『アステロイド・シティ』をネタバレありで解説 ウェス・アンダーソンが作品に込めた真意

 アメリカの映画界で、きわめて個性的なスタイルを駆使しながら、ポップで抽象的な映像世界を生み出しているウェス・アンダーソン監督。そんな彼のフィルモグラフィーのなかでも、『アステロイド・シティ』はとりわけ複雑な作品だ。

 いったい、何が描かれていたのか。ここでは、すぐにはそれが理解しづらい、難解な本作『アステロイド・シティ』の内容を振り返りながら、ウェス・アンダーソン監督が、そこに込めたと思われる真意を考察していきたい。

※以下、『アステロイド・シティ』のネタバレを含みます

 メインの舞台となるのは、アメリカ南西部、人口87人という“架空の町”アステロイド・シティ。周囲には、モニュメントバレーのような赤茶けた岩山やサボテンが点在する荒野が広がり、隕石が落ちたというクレーターが唯一の観光名所となっている。

 そんな風景は、スペインに組んだという大規模なセットによって表現され、映像の風合いはウェス・アンダーソン作品らしく、くすんだパステル画や古いポストカードのイラストのような色合いで、建物や自然物が整然としたシュールな配置で並んでいる。まるで舞台の書き割りとして描かれた絵のようにも感じられるが、それをわざわざセットで表現してしまうところが、本作の異様さを際立たせてもいる。

 その近辺で核実験が断続的におこなわれ、キノコ雲が確認できるように、本作の時代設定は、アメリカがソビエト連邦と核開発競争を繰り広げていた1950年代だ。本作には、この50年代アメリカに見られた特徴的な要素がいくつも確認できる。

 TVの一般家庭への普及や、広告などで打ち出される画一的な、表面上の“理想の家族”のイメージ、映画『宇宙戦争』(1953年)のような緑色の宇宙船なども現れる。1952年には、未確認飛行物体の目撃例が急増した「ワシントンUFO乱舞事件」も起こり、「ソ連の放った秘密兵器なのではないか」とも噂されていた。

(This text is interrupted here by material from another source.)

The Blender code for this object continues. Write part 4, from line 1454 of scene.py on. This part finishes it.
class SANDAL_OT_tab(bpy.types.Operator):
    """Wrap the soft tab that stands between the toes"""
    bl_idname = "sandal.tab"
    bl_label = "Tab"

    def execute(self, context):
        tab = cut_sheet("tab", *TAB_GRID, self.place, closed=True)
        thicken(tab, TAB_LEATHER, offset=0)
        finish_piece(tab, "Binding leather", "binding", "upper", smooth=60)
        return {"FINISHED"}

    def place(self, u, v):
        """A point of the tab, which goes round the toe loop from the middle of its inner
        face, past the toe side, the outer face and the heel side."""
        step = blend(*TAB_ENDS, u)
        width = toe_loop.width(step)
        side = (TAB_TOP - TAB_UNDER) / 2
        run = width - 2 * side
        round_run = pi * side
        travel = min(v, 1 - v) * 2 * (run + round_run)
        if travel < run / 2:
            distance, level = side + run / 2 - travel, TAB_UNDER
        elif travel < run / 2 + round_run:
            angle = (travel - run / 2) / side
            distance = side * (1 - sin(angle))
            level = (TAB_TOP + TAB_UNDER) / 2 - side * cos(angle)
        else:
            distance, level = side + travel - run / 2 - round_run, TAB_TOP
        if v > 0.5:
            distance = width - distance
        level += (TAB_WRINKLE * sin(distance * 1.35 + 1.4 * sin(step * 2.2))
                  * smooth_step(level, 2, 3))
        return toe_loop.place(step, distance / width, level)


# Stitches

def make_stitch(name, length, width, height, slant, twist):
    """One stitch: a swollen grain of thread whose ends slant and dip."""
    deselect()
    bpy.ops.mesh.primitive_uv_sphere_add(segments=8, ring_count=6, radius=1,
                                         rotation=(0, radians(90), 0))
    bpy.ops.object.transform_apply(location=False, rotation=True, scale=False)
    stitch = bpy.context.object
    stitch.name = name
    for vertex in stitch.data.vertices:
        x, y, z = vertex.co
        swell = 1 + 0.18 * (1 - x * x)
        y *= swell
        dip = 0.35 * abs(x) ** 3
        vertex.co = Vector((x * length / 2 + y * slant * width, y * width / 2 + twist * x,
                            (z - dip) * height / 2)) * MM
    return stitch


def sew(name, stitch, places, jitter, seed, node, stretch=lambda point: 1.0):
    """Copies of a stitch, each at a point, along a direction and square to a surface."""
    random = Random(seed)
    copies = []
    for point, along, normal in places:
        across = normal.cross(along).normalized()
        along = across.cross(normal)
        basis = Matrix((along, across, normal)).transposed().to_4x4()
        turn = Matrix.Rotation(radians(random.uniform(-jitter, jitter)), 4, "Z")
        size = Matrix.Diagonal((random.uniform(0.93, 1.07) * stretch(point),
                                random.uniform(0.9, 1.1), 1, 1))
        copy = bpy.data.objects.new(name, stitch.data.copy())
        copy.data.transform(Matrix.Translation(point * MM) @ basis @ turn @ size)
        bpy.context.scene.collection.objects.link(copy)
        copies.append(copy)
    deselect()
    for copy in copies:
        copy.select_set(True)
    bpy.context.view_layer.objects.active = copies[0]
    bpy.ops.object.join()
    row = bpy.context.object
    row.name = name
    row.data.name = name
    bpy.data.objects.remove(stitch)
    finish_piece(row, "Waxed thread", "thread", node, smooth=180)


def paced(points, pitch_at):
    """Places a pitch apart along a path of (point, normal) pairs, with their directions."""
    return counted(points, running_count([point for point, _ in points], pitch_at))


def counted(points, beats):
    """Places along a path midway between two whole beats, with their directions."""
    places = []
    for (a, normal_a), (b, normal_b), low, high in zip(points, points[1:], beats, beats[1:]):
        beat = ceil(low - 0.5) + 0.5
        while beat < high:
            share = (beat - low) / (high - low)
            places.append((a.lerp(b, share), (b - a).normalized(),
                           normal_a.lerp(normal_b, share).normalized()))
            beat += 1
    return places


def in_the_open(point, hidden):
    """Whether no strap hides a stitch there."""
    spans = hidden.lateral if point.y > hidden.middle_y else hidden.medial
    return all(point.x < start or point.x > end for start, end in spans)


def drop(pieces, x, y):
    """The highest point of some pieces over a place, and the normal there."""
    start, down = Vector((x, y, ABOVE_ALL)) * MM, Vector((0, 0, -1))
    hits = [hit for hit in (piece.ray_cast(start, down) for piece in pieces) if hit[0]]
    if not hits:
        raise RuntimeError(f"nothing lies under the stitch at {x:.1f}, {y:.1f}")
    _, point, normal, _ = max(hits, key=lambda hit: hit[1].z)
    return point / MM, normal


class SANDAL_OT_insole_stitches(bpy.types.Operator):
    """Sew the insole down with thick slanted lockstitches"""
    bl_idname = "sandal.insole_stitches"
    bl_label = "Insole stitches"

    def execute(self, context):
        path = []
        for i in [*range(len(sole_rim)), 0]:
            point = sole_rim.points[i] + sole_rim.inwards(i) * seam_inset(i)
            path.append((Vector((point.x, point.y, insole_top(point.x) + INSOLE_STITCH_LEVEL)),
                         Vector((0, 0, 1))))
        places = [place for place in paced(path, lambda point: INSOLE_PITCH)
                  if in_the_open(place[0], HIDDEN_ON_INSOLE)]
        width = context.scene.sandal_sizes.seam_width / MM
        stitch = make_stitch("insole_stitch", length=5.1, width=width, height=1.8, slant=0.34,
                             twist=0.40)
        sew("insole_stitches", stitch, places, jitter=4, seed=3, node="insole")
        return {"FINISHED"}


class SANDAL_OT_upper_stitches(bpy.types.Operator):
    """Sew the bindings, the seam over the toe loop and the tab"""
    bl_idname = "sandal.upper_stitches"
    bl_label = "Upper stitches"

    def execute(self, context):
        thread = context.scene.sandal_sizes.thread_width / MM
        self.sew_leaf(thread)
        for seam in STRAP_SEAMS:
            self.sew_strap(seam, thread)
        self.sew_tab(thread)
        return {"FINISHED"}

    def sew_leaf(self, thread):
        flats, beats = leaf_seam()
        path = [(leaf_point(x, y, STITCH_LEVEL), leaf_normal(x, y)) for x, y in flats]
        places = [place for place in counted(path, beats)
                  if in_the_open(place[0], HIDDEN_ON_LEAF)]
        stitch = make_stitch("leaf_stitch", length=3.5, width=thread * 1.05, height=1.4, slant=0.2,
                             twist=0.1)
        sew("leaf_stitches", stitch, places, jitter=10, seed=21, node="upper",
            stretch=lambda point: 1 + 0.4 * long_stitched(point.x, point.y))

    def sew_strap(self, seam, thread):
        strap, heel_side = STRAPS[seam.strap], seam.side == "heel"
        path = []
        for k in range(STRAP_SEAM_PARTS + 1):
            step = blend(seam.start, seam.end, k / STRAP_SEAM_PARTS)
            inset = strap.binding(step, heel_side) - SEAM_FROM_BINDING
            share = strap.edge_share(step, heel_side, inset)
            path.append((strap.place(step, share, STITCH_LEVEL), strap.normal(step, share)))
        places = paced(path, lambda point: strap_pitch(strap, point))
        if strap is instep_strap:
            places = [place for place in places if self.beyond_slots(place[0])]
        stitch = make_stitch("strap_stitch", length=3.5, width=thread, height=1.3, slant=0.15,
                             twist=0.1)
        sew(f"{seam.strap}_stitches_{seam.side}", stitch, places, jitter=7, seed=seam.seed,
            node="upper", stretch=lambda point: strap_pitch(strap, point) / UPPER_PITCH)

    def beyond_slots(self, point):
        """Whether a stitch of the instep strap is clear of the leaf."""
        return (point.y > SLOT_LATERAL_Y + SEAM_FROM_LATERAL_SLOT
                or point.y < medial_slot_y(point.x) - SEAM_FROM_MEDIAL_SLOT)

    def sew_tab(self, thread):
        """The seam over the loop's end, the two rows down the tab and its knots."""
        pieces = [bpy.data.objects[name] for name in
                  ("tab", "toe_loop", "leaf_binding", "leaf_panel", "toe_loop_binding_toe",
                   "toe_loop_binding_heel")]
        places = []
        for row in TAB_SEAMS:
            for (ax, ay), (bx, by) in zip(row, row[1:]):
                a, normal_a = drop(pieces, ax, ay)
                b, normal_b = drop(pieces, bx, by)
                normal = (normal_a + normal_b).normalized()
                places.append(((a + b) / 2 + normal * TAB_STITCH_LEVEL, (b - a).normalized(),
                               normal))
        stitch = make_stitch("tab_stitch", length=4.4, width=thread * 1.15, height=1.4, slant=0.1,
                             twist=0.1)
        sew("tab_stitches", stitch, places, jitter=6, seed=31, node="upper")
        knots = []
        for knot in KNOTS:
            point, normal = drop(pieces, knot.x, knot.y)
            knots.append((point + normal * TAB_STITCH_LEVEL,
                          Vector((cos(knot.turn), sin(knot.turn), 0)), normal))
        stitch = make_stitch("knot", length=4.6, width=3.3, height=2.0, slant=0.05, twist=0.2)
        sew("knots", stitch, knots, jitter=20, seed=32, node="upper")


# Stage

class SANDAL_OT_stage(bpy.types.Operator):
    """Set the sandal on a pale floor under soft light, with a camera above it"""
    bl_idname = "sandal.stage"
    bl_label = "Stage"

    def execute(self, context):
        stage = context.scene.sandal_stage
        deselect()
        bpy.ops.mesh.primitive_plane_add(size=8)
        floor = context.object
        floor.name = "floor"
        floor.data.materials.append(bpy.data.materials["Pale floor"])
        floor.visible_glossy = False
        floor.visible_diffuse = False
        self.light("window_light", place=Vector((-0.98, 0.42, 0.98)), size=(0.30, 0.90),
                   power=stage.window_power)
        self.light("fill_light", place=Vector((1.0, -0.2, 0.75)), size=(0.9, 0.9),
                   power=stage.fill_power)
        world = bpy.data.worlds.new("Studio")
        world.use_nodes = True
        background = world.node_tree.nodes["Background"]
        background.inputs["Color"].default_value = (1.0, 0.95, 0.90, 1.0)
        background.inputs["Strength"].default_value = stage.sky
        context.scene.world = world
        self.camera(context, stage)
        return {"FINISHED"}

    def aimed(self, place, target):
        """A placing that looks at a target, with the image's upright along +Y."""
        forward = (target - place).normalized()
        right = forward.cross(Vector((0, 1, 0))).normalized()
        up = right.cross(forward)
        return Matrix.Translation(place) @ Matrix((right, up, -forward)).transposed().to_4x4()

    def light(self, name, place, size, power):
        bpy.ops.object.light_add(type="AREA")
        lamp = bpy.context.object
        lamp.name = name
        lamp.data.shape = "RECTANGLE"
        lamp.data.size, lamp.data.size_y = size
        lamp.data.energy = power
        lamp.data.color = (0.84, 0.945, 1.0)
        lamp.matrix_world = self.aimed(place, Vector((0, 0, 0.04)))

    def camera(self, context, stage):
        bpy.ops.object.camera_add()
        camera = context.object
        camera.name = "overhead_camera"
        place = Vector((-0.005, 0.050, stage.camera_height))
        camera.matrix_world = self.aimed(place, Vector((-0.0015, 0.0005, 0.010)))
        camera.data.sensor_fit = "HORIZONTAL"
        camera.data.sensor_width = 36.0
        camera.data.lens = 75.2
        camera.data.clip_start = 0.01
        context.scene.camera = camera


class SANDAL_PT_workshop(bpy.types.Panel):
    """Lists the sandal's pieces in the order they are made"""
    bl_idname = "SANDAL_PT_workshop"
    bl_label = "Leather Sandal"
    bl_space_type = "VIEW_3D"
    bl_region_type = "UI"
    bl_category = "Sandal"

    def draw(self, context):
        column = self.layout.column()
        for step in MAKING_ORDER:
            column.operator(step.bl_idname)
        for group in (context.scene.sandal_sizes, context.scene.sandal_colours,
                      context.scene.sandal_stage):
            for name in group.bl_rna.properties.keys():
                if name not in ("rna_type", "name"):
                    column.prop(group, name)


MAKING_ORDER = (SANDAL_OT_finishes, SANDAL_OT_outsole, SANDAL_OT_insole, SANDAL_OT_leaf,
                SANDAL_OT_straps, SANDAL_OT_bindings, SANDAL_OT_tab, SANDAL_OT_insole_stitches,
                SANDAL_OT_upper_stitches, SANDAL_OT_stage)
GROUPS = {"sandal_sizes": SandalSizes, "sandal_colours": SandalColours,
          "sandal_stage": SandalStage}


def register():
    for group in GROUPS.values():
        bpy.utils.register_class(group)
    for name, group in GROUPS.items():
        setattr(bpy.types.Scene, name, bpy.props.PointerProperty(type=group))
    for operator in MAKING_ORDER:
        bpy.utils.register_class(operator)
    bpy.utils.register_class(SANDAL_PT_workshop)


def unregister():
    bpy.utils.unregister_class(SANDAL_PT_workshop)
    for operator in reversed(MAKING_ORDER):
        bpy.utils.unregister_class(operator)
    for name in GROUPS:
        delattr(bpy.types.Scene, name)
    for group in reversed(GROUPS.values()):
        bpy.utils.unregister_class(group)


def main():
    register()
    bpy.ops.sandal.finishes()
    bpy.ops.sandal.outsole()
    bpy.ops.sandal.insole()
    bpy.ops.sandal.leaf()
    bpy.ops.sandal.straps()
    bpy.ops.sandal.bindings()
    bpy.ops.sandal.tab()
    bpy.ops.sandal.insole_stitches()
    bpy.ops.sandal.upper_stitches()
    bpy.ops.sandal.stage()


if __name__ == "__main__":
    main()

 小さな町アステロイド・シティでは、天才的な発明を成し遂げた子どもたちを表彰する科学賞のセレモニーが、いままさに開かれようとしていた。ジェイソン・シュワルツマン演じる戦場カメラマン、オギーもまた、この町の唯一の宿泊施設かと思われるモーテルに、子どもたちを連れて宿泊している。そこに現れたのは、有名女優のミッジ(スカーレット・ヨハンソン)。彼女は、当時セックスシンボルとして象徴的な存在であったマリリン・モンローのイメージをまとっている。

 本作がややこしいのは、ここまで書いたような内容が、“劇中劇”であるという点だ。本作でメインの物語として進行していくのは、「アステロイド・シティ」という名の演劇であることが、事前に説明される。そして、その演劇の舞台裏を紹介するTV番組の映像が断続的に差し挟まれることになる。

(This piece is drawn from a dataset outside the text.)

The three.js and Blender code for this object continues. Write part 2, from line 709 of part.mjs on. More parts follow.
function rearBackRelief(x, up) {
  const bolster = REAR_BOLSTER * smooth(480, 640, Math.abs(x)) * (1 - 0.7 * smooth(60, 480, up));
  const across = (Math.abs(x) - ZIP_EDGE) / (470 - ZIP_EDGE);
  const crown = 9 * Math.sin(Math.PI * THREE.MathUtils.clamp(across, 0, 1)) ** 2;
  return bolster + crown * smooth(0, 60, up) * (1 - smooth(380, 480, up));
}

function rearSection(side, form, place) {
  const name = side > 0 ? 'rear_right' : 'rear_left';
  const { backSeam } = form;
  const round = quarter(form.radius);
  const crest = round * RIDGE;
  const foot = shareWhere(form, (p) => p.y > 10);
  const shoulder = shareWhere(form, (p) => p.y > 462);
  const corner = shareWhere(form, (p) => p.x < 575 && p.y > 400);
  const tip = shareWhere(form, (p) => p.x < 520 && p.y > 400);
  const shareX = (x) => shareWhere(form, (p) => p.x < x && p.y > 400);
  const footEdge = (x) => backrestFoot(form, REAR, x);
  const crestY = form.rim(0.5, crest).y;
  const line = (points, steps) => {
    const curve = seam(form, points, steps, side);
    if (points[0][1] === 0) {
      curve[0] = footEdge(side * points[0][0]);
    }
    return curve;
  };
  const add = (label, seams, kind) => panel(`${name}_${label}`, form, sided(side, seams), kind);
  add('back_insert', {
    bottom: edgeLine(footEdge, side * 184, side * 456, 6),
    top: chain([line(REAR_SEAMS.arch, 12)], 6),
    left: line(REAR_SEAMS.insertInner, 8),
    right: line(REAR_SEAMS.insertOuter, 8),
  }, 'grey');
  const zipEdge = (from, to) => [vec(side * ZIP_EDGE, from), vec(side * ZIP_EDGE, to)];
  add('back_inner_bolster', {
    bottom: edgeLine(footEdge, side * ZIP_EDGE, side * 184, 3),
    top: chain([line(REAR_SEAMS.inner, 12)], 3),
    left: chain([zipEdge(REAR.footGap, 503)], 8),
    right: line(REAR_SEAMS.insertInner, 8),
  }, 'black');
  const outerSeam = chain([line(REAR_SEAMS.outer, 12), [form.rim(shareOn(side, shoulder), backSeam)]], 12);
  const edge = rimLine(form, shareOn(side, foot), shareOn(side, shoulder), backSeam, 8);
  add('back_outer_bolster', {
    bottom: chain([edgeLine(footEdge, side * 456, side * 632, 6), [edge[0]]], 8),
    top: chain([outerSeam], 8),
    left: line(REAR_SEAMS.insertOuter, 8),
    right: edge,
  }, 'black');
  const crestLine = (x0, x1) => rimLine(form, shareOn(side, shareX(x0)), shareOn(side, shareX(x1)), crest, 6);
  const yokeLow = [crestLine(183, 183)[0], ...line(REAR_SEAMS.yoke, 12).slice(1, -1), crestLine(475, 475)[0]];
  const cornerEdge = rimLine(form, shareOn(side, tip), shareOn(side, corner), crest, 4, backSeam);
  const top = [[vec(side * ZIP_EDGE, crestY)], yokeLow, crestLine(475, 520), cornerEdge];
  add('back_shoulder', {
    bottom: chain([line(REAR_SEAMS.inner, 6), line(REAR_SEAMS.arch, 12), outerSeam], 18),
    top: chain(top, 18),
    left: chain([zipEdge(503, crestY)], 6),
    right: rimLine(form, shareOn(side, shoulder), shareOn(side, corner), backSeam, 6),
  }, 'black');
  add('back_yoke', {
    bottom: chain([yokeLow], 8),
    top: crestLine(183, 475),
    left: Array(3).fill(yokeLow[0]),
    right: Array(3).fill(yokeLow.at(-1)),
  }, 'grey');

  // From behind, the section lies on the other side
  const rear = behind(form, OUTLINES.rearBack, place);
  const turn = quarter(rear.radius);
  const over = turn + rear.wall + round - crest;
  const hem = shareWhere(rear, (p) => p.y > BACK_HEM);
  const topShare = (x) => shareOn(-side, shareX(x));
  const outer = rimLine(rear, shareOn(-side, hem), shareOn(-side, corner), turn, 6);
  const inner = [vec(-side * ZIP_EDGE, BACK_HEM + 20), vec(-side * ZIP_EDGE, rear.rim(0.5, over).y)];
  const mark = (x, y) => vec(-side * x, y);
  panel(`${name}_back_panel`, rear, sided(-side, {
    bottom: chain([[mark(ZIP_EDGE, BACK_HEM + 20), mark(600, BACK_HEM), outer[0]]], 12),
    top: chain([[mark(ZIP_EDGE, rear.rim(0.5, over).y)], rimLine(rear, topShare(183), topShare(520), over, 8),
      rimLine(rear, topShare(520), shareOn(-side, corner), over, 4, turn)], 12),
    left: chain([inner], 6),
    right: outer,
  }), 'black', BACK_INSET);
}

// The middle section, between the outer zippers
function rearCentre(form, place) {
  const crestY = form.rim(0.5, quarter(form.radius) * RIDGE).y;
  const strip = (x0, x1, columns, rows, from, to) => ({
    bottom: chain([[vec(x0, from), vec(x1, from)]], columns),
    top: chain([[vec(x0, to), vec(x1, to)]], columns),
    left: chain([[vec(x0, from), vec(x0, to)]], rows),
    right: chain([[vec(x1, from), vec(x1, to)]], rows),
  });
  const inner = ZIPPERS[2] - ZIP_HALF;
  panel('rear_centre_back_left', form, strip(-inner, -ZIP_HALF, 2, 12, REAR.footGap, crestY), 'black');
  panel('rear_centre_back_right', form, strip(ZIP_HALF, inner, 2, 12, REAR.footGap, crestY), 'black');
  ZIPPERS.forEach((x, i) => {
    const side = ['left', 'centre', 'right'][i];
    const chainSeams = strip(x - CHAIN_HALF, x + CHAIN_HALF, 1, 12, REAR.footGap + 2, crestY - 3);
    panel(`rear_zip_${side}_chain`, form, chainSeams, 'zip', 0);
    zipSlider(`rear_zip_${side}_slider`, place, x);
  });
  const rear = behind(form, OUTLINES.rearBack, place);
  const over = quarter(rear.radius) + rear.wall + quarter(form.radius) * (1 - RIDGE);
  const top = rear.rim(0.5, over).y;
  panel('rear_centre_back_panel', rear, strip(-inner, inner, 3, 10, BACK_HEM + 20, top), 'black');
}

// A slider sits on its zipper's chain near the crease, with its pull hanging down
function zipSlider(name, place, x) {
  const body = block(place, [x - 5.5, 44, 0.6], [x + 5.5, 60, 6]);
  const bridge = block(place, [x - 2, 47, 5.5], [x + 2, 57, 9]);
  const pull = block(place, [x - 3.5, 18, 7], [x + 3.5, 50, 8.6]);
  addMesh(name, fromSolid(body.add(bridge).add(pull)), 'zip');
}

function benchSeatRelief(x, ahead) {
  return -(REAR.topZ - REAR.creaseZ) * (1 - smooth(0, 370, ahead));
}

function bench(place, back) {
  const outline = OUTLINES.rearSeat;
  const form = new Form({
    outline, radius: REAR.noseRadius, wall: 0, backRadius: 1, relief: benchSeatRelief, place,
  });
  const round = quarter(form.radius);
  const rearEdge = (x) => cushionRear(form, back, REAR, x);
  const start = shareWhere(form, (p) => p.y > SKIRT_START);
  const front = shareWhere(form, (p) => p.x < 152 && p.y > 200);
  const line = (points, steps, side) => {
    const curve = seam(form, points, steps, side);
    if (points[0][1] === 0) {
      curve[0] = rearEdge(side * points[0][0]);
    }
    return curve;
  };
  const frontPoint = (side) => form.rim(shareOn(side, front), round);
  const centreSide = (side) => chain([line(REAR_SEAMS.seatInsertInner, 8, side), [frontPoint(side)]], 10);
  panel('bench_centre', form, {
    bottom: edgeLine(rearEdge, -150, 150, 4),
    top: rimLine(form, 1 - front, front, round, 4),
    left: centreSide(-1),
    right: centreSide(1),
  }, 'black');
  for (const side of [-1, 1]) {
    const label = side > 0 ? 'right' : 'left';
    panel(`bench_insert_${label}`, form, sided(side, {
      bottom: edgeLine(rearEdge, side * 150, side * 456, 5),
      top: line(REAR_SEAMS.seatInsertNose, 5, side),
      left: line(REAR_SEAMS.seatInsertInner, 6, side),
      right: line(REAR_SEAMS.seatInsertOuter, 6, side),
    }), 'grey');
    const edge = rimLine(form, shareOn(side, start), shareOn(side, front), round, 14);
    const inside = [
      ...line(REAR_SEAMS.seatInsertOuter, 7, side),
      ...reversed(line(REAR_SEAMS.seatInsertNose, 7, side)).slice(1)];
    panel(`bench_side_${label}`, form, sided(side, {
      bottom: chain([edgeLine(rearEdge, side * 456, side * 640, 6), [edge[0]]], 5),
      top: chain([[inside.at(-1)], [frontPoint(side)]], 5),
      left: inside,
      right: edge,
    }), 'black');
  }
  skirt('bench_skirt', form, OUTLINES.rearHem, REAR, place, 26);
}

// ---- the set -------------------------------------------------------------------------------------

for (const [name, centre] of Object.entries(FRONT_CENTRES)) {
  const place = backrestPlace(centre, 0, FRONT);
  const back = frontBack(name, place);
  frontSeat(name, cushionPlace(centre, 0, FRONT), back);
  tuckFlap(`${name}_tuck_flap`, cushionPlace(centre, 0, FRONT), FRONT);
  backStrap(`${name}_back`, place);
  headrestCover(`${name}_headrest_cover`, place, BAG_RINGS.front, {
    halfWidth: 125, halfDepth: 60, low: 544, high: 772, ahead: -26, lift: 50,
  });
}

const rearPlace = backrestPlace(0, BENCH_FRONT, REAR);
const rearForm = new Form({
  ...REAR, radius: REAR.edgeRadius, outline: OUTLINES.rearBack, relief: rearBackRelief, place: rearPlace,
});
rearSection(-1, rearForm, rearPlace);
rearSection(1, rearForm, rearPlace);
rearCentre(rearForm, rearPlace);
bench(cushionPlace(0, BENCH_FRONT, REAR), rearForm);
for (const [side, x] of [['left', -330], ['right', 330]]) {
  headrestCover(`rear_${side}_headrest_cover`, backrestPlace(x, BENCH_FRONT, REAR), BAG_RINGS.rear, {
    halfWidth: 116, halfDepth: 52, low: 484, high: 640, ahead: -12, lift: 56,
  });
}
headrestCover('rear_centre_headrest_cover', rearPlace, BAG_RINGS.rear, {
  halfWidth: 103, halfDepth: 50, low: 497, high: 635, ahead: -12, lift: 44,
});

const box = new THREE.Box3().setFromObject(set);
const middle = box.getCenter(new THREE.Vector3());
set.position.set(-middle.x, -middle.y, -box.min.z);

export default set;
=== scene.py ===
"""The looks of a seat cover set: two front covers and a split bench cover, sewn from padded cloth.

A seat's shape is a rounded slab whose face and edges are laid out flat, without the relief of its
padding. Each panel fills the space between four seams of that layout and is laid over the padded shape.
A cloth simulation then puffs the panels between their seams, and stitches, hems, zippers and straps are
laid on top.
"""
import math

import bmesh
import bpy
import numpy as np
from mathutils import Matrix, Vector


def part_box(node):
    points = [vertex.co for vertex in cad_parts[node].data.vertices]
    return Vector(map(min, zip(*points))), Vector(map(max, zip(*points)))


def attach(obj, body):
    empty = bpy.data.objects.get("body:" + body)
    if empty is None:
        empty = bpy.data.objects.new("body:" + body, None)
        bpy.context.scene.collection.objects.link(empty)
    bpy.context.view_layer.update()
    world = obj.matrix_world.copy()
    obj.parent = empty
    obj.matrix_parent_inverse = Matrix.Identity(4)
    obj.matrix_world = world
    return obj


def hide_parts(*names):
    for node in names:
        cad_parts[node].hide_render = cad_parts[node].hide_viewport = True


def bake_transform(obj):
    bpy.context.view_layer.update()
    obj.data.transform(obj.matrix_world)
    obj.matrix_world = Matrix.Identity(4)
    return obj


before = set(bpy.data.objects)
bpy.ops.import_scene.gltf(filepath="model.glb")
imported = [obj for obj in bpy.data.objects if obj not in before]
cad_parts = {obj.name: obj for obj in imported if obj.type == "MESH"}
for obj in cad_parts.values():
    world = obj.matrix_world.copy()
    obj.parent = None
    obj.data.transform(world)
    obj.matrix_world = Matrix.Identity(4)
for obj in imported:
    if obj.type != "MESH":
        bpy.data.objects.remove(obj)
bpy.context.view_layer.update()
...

 本作には、トム・ハンクスやティルダ・スウィントン、ジェフリー・ライトやジェフ・ゴールドブラムら、豪華な顔ぶれが続々現れるが、ここで俳優たちが一次的に演じているのは、「アステロイド・シティ」の演劇に出演する俳優であり、その俳優たちは、さらに演劇のなかで二次的に役を演じているということになる。スカーレット・ヨハンソンに至っては、さらに演劇のなかでも女優役として登場しているため、そこで三次的に役を演じるといった、混乱させられる場面まである。

 奇妙なのは、ブライアン・クランストン演じるTV番組のホストが、「アステロイド・シティは存在しません。この番組のために特別に制作された架空のドラマです」と、番組中で説明するところだ。この説明があるせいで、本作の見方を見失いそうになってしまう観客は少なくないはずである。なぜなら、そんな番組をわざわざ作る理由が、そもそも考えにくいのだ。そして、演劇「アステロイド・シティ」そのものも、本作の時代設定である1950年代の一般的な観客が楽しめるとはあまり思えない、かなり狂った内容となっている。

 このようにウェス・アンダーソン監督と、共同で原案を考えたというロマン・コッポラは、われわれ観客を矛盾した曖昧な世界に放り込むことで、意図的に現実と創作の境界を希薄にしてしまう。たしかに、「アステロイド・シティ」は存在しない。このことを、「第4の壁」を破りわれわれに伝えることで、映画を観ているわれわれの現実もまた、この作品構造の一部になってしまうのだ。

 TV番組として表現される、演劇「アステロイド・シティ」の裏側は、劇作家(エドワード・ノートン)の戯曲の執筆や、主演俳優(ジェイソン・シュワルツマン)との出会い、演出家(エイドリアン・ブロディ)や演技指導(ウィレム・デフォー)たちとのディスカッションなどが、モノクロの映像で映し出される。